3) Until you’re past security, keep your passport or ID out. C’mon, people. You know you’ll be asked for ID at least twice during the check-in and security process. So until you’ve been appropriately probed by the TSA, keep it out and handy. Save those of us in line behind you the 47 minutes it’ll take to find it once you throw it back in your blackhole-overpacked purse. In fact, we’ll staple it to your chest, because clearly you are a moron who will need to be helped home by a stranger upon landing.
4) No outside food on the airplane. Any outside food should be consumed at the gate prior to boarding. The minimalist Chex mix, animal crackers, and biscotti the flight attendants distribute are kosher because they pass the smell test of tolerability and decency. If you whip out Chinese food or an egg salad sandwich fifteen minutes after takeoff, assume that the person sitting next to you wants you to choke on it and die.

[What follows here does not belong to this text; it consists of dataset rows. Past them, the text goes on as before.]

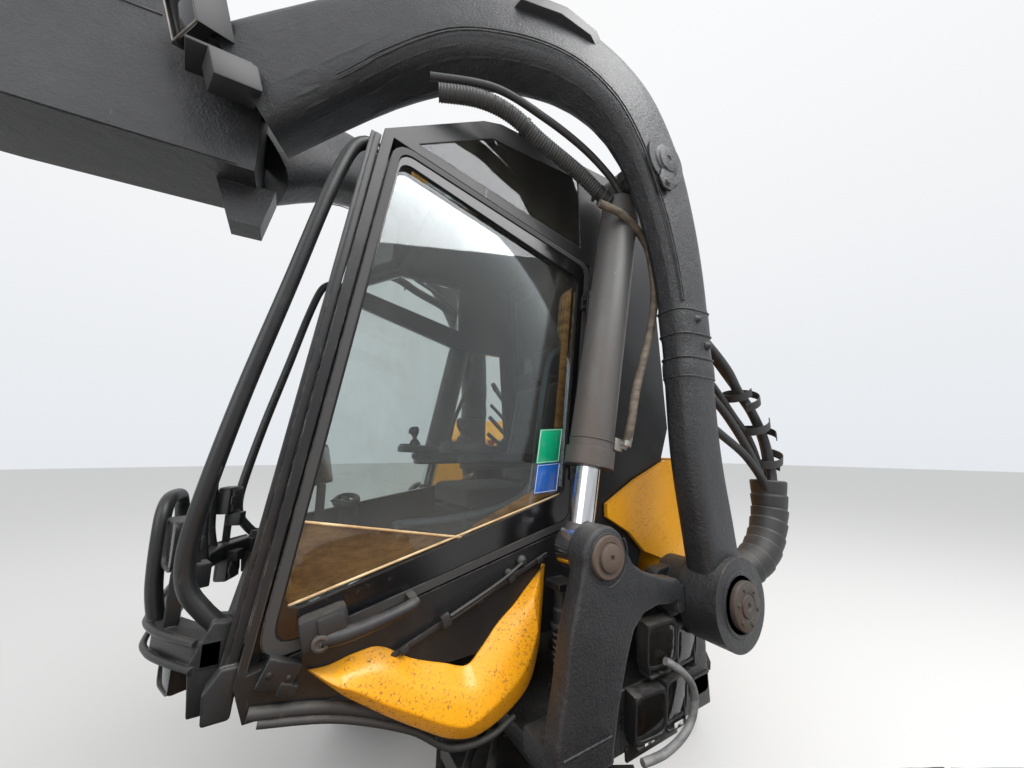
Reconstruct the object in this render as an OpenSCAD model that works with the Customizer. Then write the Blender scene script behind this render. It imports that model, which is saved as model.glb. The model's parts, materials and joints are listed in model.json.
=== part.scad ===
// Eight-wheeled forestry harvester with a cab that turns with its crane.
// +X is forward, +Y is left and +Z is up. Lengths are in millimetres.
// The sub-part modules use the slewing axis as x = 0 and y = 0, with the crane,
// the cab and the frames all pointing along +X. carried() turns the frames and
// the wheels to their place under the crane, and placed() puts the origin on
// the ground at the middle of the whole machine.

/* [Wheels] */
// Radius of a tyre out to the tips of its lugs
tyre_r = 665; // [640:5:690]
// Width of a tyre
tyre_w = 640; // [560:10:680]
// Radius of the rim under the tyre's bead
rim_r = 337; // [320:1:345]
// Height of the tyre lugs
lug_h = 34; // [20:1:45]
// Number of lugs on each side of a tyre
lug_count = 18; // [14:1:20]
// Distance from the centre plane to the middle of a tyre
track_half = 1110; // [1080:5:1160]
// Half the distance between the two axles of a bogie
bogie_half = 750; // [720:5:800]
// Radius of the wheel hub stub on the bogie
hub_r = 110; // [90:5:130]

/* [Frames] */
// Centre of the front bogies ahead of the slewing axis
front_bogie_x = 2150; // [2050:10:2250]
// Centre of the rear bogies behind the slewing axis
rear_bogie_x = 2200; // [2150:10:2300]
// Distance from the slewing axis to each articulation pin
knuckle_x = 880; // [840:5:920]
// Width of the frame beams
frame_w = 640; // [560:10:700]
// Underside of the frame beams above the ground
frame_z0 = 560; // [540:5:620]
// Top of the frame beams above the ground
frame_z1 = 980; // [940:5:1000]
// Radius of the articulation pins
knuckle_pin_r = 60; // [45:5:75]
// Thickness of the articulation ears
ear_t = 60; // [50:5:70]

/* [Upper structure] */
// Radius of the slewing ring
ring_r = 520; // [460:10:560]
// Height of the slewing ring
ring_h = 110; // [90:5:120]
// Outer face of the crane base plates from the centre plane
base_y1 = 950; // [940:5:960]
// Thickness of the crane base plates
plate_t = 70; // [60:5:80]
// Pivot of the yoke arms, forward of the slewing axis
pivot_x = -230; // [-260:5:-200]
// Pivot of the yoke arms above the ground
pivot_z = 1530; // [1500:5:1560]
// Radius of the yoke pivot pin
pivot_pin_r = 75; // [60:5:85]
// Lower pin of the lift cylinders, forward of the slewing axis
rod_pin_x = 285; // [260:5:310]
// Lower pin of the lift cylinders above the ground
rod_pin_z = 1730; // [1710:5:1760]
// Upper pin of the lift cylinders, forward of the slewing axis
top_pin_x = -30; // [-50:5:0]
// Upper pin of the lift cylinders above the ground
top_pin_z = 3170; // [3140:5:3200]
// Distance from the centre plane to the lift cylinders
cyl_y = 820; // [815:5:825]
// Outside radius of a lift cylinder barrel
barrel_r = 78; // [70:1:82]
// Radius of a lift cylinder rod
rod_r = 43; // [38:1:48]

/* [Cab] */
// Half the width of the cab
cab_y = 700; // [680:5:710]
// Thickness of the cab walls
wall = 45; // [40:1:60]
// Thickness of the glazing
glass_t = 10; // [8:1:14]
// Height of the cab's underside
cab_z0 = 1440; // [1430:5:1460]
// Height of the flat part of the roof
roof_z = 3350; // [3320:5:3380]

/* [Crane] */
// Inner face of the yoke arms from the centre plane
arm_y0 = 915; // [912:1:920]
// Lateral thickness of the yoke arms at the pivot
arm_t = 120; // [110:5:130]
// Pin between boom and stick, forward of the slewing axis
elbow_x = 4250; // [4100:10:4400]
// Pin between boom and stick above the ground
elbow_z = 3330; // [3300:5:3360]
// Half the width of the boom at its root
boom_half = 175; // [160:5:190]
// Length of the stick from elbow pin to its nose
stick_len = 2700; // [2600:10:2800]
// Slope of the stick below level, in degrees
stick_slope = 32; // [30:1:34]
// Length of the extension that shows past the stick's nose
ext_len = 420; // [380:10:460]

/* [Hidden] */
$fn = 48;

charcoal = [0.17, 0.18, 0.19];
yellow = [0.95, 0.66, 0.05];
black = [0.08, 0.08, 0.09];
steel = [0.55, 0.55, 0.55];
rubber = [0.12, 0.12, 0.12];
smoke = [0.35, 0.38, 0.40, 0.5];

clear = 0.3;           // gap between pieces that seat on each other
run_gap = 5;           // gap between pieces that move past each other
base_z = frame_z1 + ring_h;          // top of the slewing ring
base_y0 = base_y1 - plate_t;         // inner face of a crane base plate
arm_y1 = arm_y0 + arm_t;             // outer face of a yoke arm
front_x = front_bogie_x + bogie_half + tyre_r + 230;   // tip of the front frame
rear_x = -rear_bogie_x - bogie_half - tyre_r - 560;    // tip of the rear frame

// Tool end: stick direction, boom tip and the head that hangs below it
stick_dir = [cos(stick_slope), 0, -sin(stick_slope)];
tip_x = elbow_x + (stick_len + ext_len) * stick_dir[0];
tip_z = elbow_z + (stick_len + ext_len) * stick_dir[2];
link_drop = 210;       // swing link, pin to pin
rotator_h = 330;       // rotator between the link and the head
head_top_z = tip_z - link_drop - rotator_h;
head_back = 760;       // from the tilt pin to the rear end of the head's beam
head_front = 800;      // from the tilt pin to the front end
// The frames stand turned to the left under the crane, as the machine was parked
carriage_turn = 60;
// Room between the tyres' inner sides: the bogie cases fill a share of it, and
// the hood's foot stands clear of the tyres
tyre_in = track_half - tyre_w / 2;
case_y1 = tyre_in - 15;                 // outer face of a bogie case
case_y0 = case_y1 - 0.386 * tyre_in;    // inner face of its middle boss
hood_y = tyre_in - 50;
rear_bar_y = hood_y + 160;              // half the width of the bar at the rear frame's tip

// A tyre, in a frame with its own z along the axle
tyre_half = tyre_w / 2;
lug_top = 2.6;         // half angle of a lug at its top
lug_foot = 4.4;        // half angle of a lug at its foot
lug_slant = 9;         // turn of a lug from the middle to the shoulder
lug_pitch = 360 / lug_count;
tread_r = tyre_r - lug_h;
shoulder = 60;         // from a tyre's side in to its shoulder
shoulder_drop = 16;    // how far the lugs fall toward the shoulder
wall_r = rim_r + 190;  // radius at which the side wall bulges most
bead_r = (rim_r + clear) / cos(lug_pitch / 4);
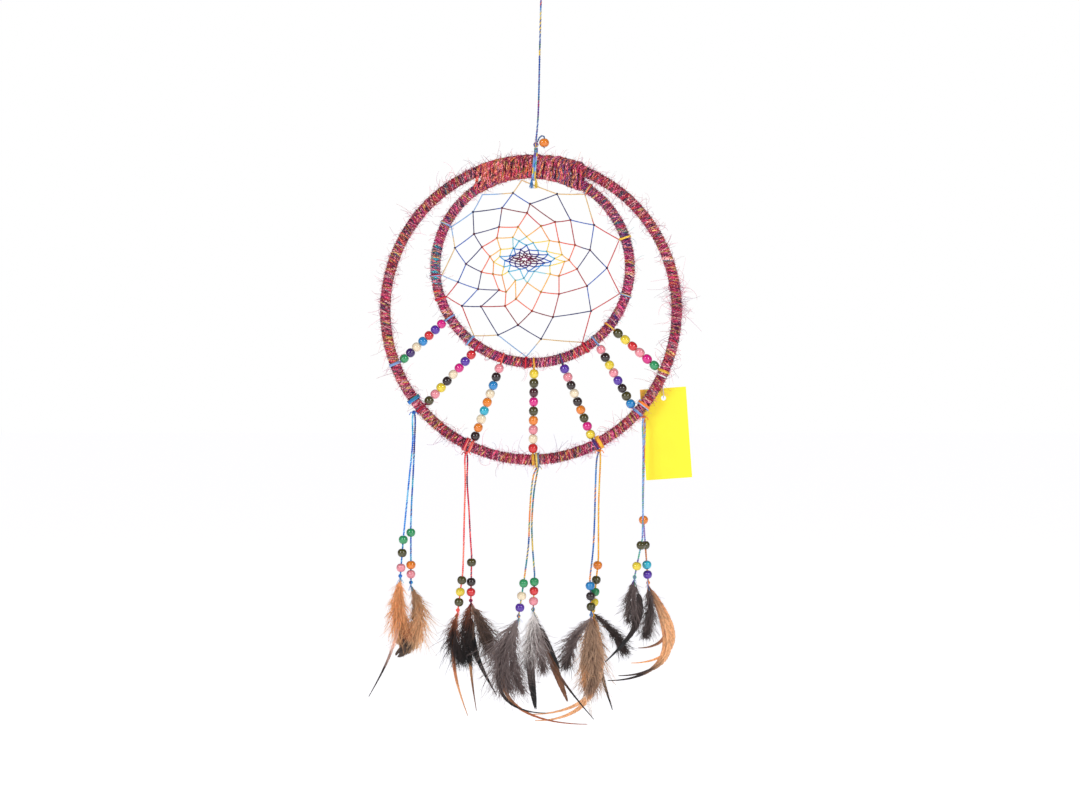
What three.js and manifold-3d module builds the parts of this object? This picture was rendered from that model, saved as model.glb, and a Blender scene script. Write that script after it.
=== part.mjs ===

5) Use the overhead bin space like it's meant to be used. Most holiday flights are completely booked. This means you get room for ONE bag, and ONE item of clothing in the overhead bins. Everything else goes under your seat. It’s not our fault you didn’t check the 45 freaking gifts you brought for the nieces and nephews. Also, you are NOT to use a bin more than two rows aft. Why not? Because when we’re trying to get off the plane down a foot-wide aisle, you coming back to retrieve your stuff is like one big bowel obstruction with a face.
6) Seat assignments. If you know your bladder is the size of a grape, try to make everyone’s lives easier by preemptively booking an aisle seat. If one isn’t available, try a polite, logical negotiation with the person on the aisle after boarding. If they say no, then you’re within your rights to try and touch their nose with your ass en route to the bathroom.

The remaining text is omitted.